Governance, too, takes its first real form at Level 2. Organizations begin assigning roles and responsibilities—perhaps a KPI owner, a performance lead, or a data custodian. There may not be a complete governance framework, but at least some accountability structures are in place. A simple guide or manual might be developed, and key staff begin to receive introductory training on performance measurement—often just a few hours a year, but enough to build awareness and consistency.
Together, these milestones create a foundation for future growth. While measurement systems at Level 2 are still under construction, the shift from ad hoc practices to structured habits enables organizations to track progress more confidently, support decision-making more consistently, and align teams more effectively.
The first steps towards performance measurement maturity
Level 2 in Performance Measurement is about progress, not perfection. It’s where organizations move from reacting to results toward intentionally tracking them. From scattered reports to structured routines. From measuring what’s easy to measuring what matters.

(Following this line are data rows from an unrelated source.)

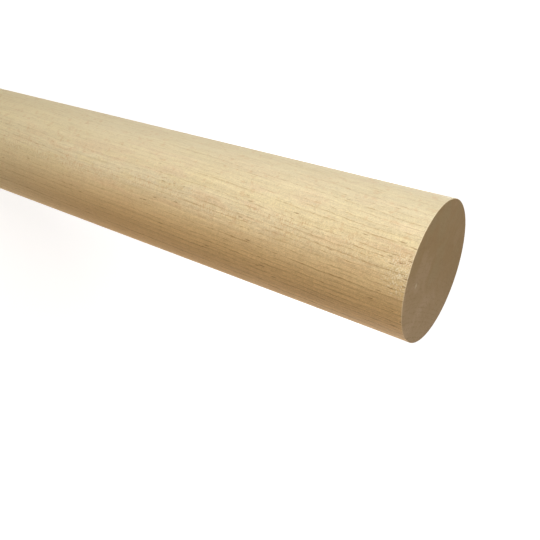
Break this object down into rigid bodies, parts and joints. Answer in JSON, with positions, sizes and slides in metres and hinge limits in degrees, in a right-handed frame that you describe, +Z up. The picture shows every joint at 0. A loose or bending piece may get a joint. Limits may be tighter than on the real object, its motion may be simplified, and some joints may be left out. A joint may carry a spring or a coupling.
{
  "type": "wooden dowel rod",
  "caption": "Straight round hardwood dowel rod with square-sawn ends, sanded bare, for use as a peg, rail, roller or handle stock.",
  "frame": {"origin": "centre of the foot face, the sawn end that the rod stands on", "axes": "+Z up the rod's axis from the foot face to the head face; X and Y are across the round section"},
  "size_m": [0.0508, 0.0508, 0.3048],
  "materials": {
    "maple": "sanded bare"
  },
  "bodies": {
    "root": {"dowel_rod": "maple"}
  },
  "joints": []
}
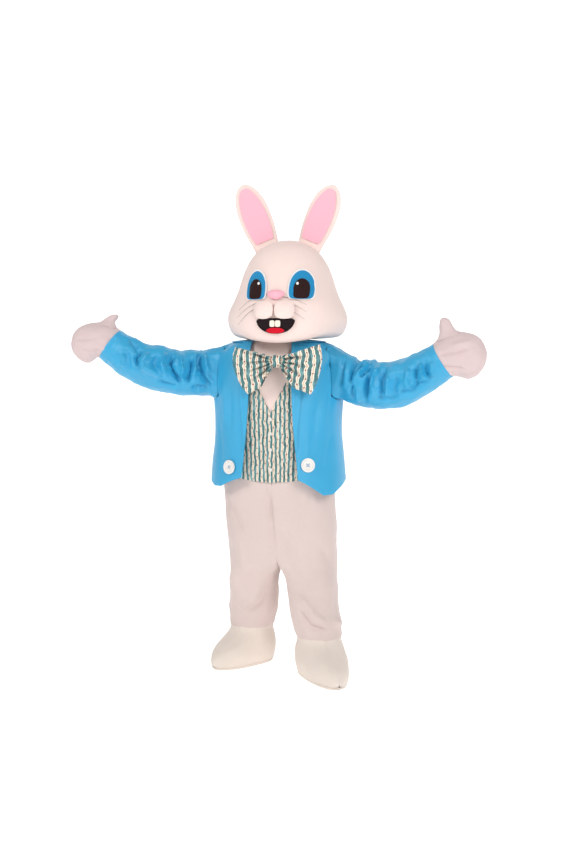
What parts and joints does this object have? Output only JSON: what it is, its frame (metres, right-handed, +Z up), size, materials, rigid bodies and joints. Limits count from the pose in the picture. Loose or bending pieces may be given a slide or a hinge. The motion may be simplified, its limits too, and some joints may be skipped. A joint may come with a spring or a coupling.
{
  "type": "rabbit mascot costume held up by its wearer",
  "caption": "Full-body plush rabbit costume, worn and hollow: head with tall ears, satin tailcoat jacket, striped waistcoat and bow tie, mitts, trousers and boot covers",
  "frame": {"origin": "where the wearer holds the costume up, at the middle of the neck between the shoulders, 1.325 m above the floor", "axes": "+Z up; the costume's torso faces -Y; the wearer's left is +X"},
  "size_m": [1.6898, 0.5046, 2.003],
  "materials": {
    "plush": "matt, very short nap",
    "trouser_plush": "matt, very short nap",
    "boot_plush": "matt, very short nap",
    "mitt_plush": "matt, very short nap",
    "jacket_satin": "satin twill",
    "striped_satin": "crinkled striped satin",
    "pink_felt": "matt felt",
    "white_felt": "matt felt",
    "blue_felt": "matt felt",
    "dark_mesh": "open mesh over dark cloth",
    "red_felt": "matt felt",
    "tooth_felt": "matt felt",
    "button_plastic": "polished"
  },
  "bodies": {
    "root": {"boot_left_inner": "boot_plush", "boot_left_outer": "boot_plush", "boot_right_inner": "boot_plush", "boot_right_outer": "boot_plush", "bow_knot": "striped_satin", "bow_left": "striped_satin", "bow_right": "striped_satin", "collar": "jacket_satin", "ear_left": "plush", "ear_lining_left": "pink_felt", "ear_lining_right": "pink_felt", "ear_right": "plush", "eye_blue_left": "blue_felt", "eye_blue_right": "blue_felt", "eye_pupil_left": "dark_mesh", "eye_pupil_right": "dark_mesh", "eye_white_left": "white_felt", "eye_white_right": "white_felt", "head_back": "plush", "head_face": "plush", "jacket_back": "jacket_satin", "jacket_button_left": "button_plastic", "jacket_button_right": "button_plastic", "jacket_front_left": "jacket_satin", "jacket_front_right": "jacket_satin", "lapel_left": "jacket_satin", "lapel_right": "jacket_satin", "mitt_left": "mitt_plush", "mitt_right": "mitt_plush", "mitt_thumb_left": "mitt_plush", "mitt_thumb_right": "mitt_plush", "mouth": "dark_mesh", "muzzle_left": "plush", "muzzle_right": "plush", "neck": "plush", "nose": "pink_felt", "placket": "striped_satin", "sleeve_left": "jacket_satin", "sleeve_right": "jacket_satin", "sole_left": "boot_plush", "sole_right": "boot_plush", "suit_back": "plush", "suit_front": "plush", "tongue": "red_felt", "tooth_left": "tooth_felt", "tooth_right": "tooth_felt", "trouser_left_back": "trouser_plush", "trouser_left_front": "trouser_plush", "trouser_right_back": "trouser_plush", "trouser_right_front": "trouser_plush", "vest_button_1": "button_plastic", "vest_button_2": "button_plastic", "vest_button_3": "button_plastic", "vest_button_4": "button_plastic", "vest_left": "striped_satin", "vest_right": "striped_satin"}
  },
  "joints": []
}
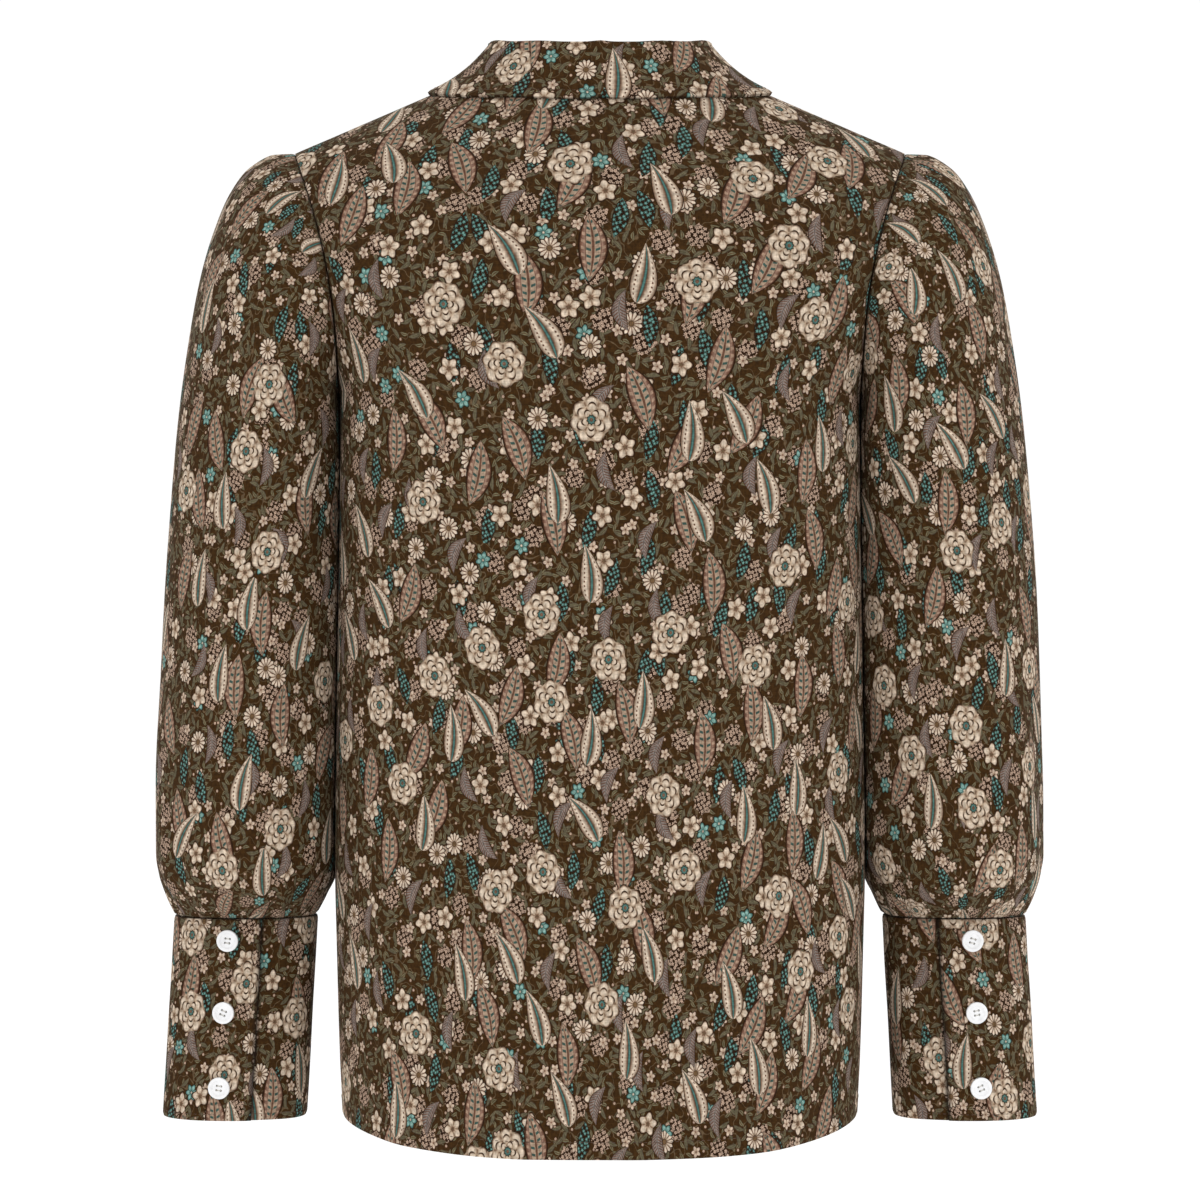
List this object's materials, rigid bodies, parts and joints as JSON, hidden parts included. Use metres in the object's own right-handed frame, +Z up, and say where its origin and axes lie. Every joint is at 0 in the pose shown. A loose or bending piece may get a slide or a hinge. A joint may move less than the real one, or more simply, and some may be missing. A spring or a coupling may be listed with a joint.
{
  "type": "lantern sleeve blouse",
  "caption": "Women's button-front blouse with a fold-down collar, full lantern sleeves gathered into deep buttoned cuffs and a straight hem, filled out as if worn, hollow and open.",
  "frame": {"origin": "middle of the neck opening, level with the shoulder seams' tops at the sides of the neck, where the wearer's neck and shoulders carry the blouse", "axes": "+Z up along the body, the front faces -Y and the back +Y, and +X is the wearer's left"},
  "size_m": [0.56, 0.2469, 0.6843],
  "materials": {
    "body_cloth": "matt printed cotton voile",
    "sleeve_cloth": "matt printed cotton voile",
    "trim_cloth": "matt printed cotton voile, interfaced",
    "white_resin": "satin white resin"
  },
  "bodies": {
    "root": {"back": "body_cloth", "front_left": "body_cloth", "front_right": "body_cloth", "collar": "trim_cloth", "sleeve_left": "sleeve_cloth", "sleeve_right": "sleeve_cloth", "cuff_left": "trim_cloth", "cuff_right": "trim_cloth", "cuff_button_left_1": "white_resin", "cuff_button_left_2": "white_resin", "cuff_button_left_3": "white_resin", "cuff_button_right_1": "white_resin", "cuff_button_right_2": "white_resin", "cuff_button_right_3": "white_resin", "front_button_1": "white_resin", "front_button_2": "white_resin", "front_button_3": "white_resin", "front_button_4": "white_resin", "front_button_5": "white_resin", "front_button_6": "white_resin", "front_button_7": "white_resin"}
  },
  "joints": []
}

By building early standards around KPI selection, target setting, data collection, and visualization, organizations create the conditions for performance measurement to support—not just report on—strategic progress. These foundational steps bring clarity, consistency, and credibility to how performance is discussed and acted on.
Most importantly, Level 2 marks the shift from measurement as a checkbox exercise to measurement as a management tool. It’s the first stage where data begins to drive decisions, and where teams start speaking a shared performance language.
Organizations that commit to this transition position themselves for smarter choices, better alignment, and a more accountable, results-driven culture. And while challenges remain, the path toward maturity is no longer unclear—it’s underway.